Similarly, when Toldot tells us that Esau, the man of the fields, was Isaac’s favorite we can see that Isaac was unable to integrate the spiritual with the physical and so he was not able to live with Wholeness, the integration of the spiritual and the material. We can see this very clearly when Toldot also tells us that Isaac became blind: what greater blindness than to be unaware of Wholeness.

For Rebecca to deceive Isaac by dressing Jacob so that he seemed like the hairy Esau might seem like favoritism on Rebecca’s part but Esau had already sold his physical birthright to Jacob and so what Rebecca was doing was creating an integration of spirituality with materiality, an integration that would raise the generations to increasing higher levels of integration.

Later in Torah we see a very high step in this integration and Restoration of Awareness to Jacob’s descendants when at Mt. Sinai, all of the nation of Israel hears Gd speak, something that I have not seen reported in any other scripture, amazingly enough.

Still, hearing Gd speak from a distance is an experience of the duality between Gd and humanity: Full Restoration of Awareness means going beyond this duality and experiencing the Oneness which is All.

Toldot reminds us that we need to live balanced, integrated lives, making sure that our material needs are nourished by our spiritual development so that we go beyond duality of any kind and experience duality and all multiplicity within the Oneness that is our real Nature. The All-in-All.

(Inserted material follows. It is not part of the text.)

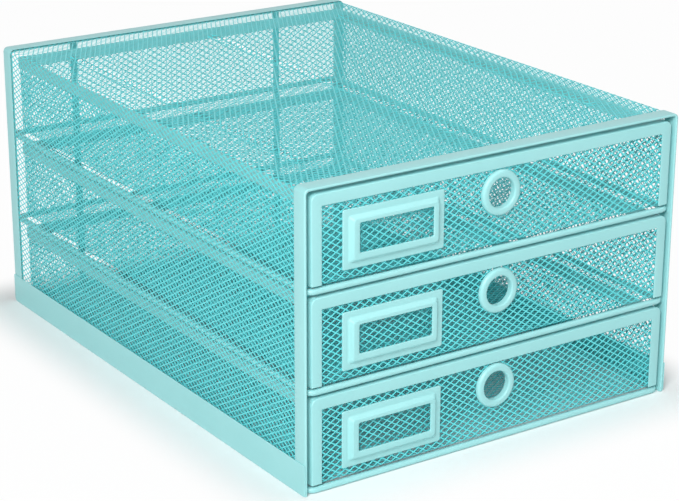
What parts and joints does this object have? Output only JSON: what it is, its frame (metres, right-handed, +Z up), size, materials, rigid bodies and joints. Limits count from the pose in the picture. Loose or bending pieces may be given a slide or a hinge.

Reading, reciting, hearing, discussing Torah, the Siddur (prayerbook) and their supplements and commentaries and acting with their Wisdom is an excellent way to do this. Getting together with our community, with our World Family, is an excellent way to do this; an excellent way to increase our Joy and Wholeness by sharing, by integrating the multiplicity of life so that we experience the Wholeness with its details.

Let’s continue easily, gently, innocently doing this.